Опыт предпринимателя - Довгань Владимир. Страница 16
Мы приходили домой, в свою половинку барачного, но все же собственного дома. Центрального отопления и газа у нас не было, и дом отапливался двумя печками. Мы заходили в дом, где было, конечно же, теплее, чем на улице, но все же очень прохладно. Бабушка затапливала печь, но в доме еще долго было холодно. Тогда мы с бабушкой быстро раздевались, залезали под кипу одеял, где тоже было очень холодно, прижимались друг к другу спинами и начинали своим дыханием согревать воздух под одеялом. Как только мне становилось тепло, я мгновенно проваливался в счастливый детский сон. А утром меня будил вкуснейший в мире запах блинов или оладий, которые уже в изобилии напекла бабушка, и я просыпался самым счастливым ребенком на свете.
Еще мне запомнились зимние дни, когда мы всей семьей собирались и лепили пельмени. Это обычно занимало полдня. Стояли страшные морозы. Готовые пельмени на фанерных листах выставлялись на мороз и мгновенно замерзали. Их хватало надолго: месяца на два-три длинной зимы.

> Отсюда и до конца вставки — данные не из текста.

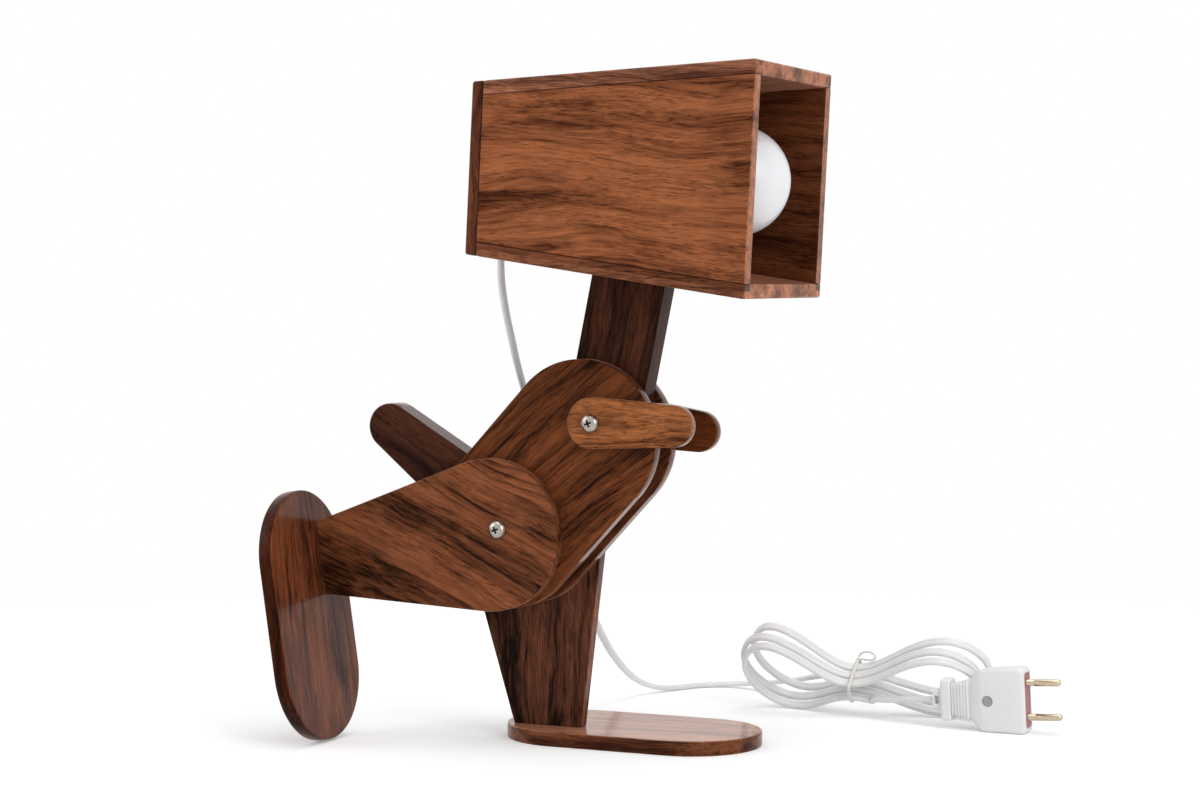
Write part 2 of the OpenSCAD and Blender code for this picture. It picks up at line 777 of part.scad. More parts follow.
module plug_pins() {
    front = plug_neck + plug_len;
    color(brass) at_plug() for (k = [-0.5, 0.5])
        translate([0, 0, k * pin_span]) rotate([0, 90, 0]) rotate_extrude()
            polygon([[0, front - 12 + seat], [pin_d / 2, front - 12 + seat],
                [pin_d / 2, front + pin_len - 1.6], [pin_d / 2 * 0.8, front + pin_len - 0.6],
                [pin_d / 2 * 0.4, front + pin_len - 0.1], [0, front + pin_len]]);
}

module plug_screw() {
    color(steel) at_plug() translate([plug_neck + 11, -plug_t / 2 + 1.5, 0]) difference() {
        rod_y(3.1 - seat, -0.9, 0 - seat);
        translate([0, -1.2, 0]) cube([7, 1.2, 0.7], center = true);
    }
}

base_foot();
standing_leg();
standing_leg_screws();
torso_plate_right();
torso_plate_left();
hip_bolt();
hip_nut();
shoulder_bolt();
shoulder_nut();
raised_leg();
raised_foot();
raised_leg_screws();
tail();
neck();
neck_screws();
head_bottom();
head_top();
head_side_right();
head_side_left();
head_back();
lamp_holder();
holder_screws();
holder_sleeve();
holder_contact();
bulb_cap();
bulb_body();
bulb_dome();
lead_bush();
inner_lead();
right_arm();
left_arm();
cord_run();
cord_hank();
cord_end();
cord_tie();
plug_body();
plug_grip();
plug_face();
plug_pins();
plug_screw();
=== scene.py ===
import math
import bpy
import bmesh
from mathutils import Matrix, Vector


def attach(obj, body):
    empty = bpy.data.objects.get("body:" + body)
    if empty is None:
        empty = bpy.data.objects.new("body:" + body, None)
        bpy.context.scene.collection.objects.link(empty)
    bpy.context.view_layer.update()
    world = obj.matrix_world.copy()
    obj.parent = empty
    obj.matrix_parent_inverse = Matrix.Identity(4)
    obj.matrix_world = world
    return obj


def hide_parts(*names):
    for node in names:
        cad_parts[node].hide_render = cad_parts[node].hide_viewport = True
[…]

На всю жизнь я запомнил добрые сказки деда, которые он мне рассказывал, когда пораньше приходил с работы. Долгими зимними вечерами мы с ним коротали время так: набирали картошки, накладывали ее в нашу голландку – круглую печку, стоявшую посредине дома, – засыпали ее углями и, пока мы ее пекли, дедушка рассказывал мне сказки. Восхитительный аромат печеной картошки разносился по всей комнате, и мы были самыми счастливыми людьми в огромном холодном ночном мире. Дом для меня тогда был огромным. Тепло, уют, дедушкины сказки и ожидание, когда мы будем ужинать печеной картошкой, остались самыми теплыми, добрыми и светлыми воспоминаниями о моем детстве.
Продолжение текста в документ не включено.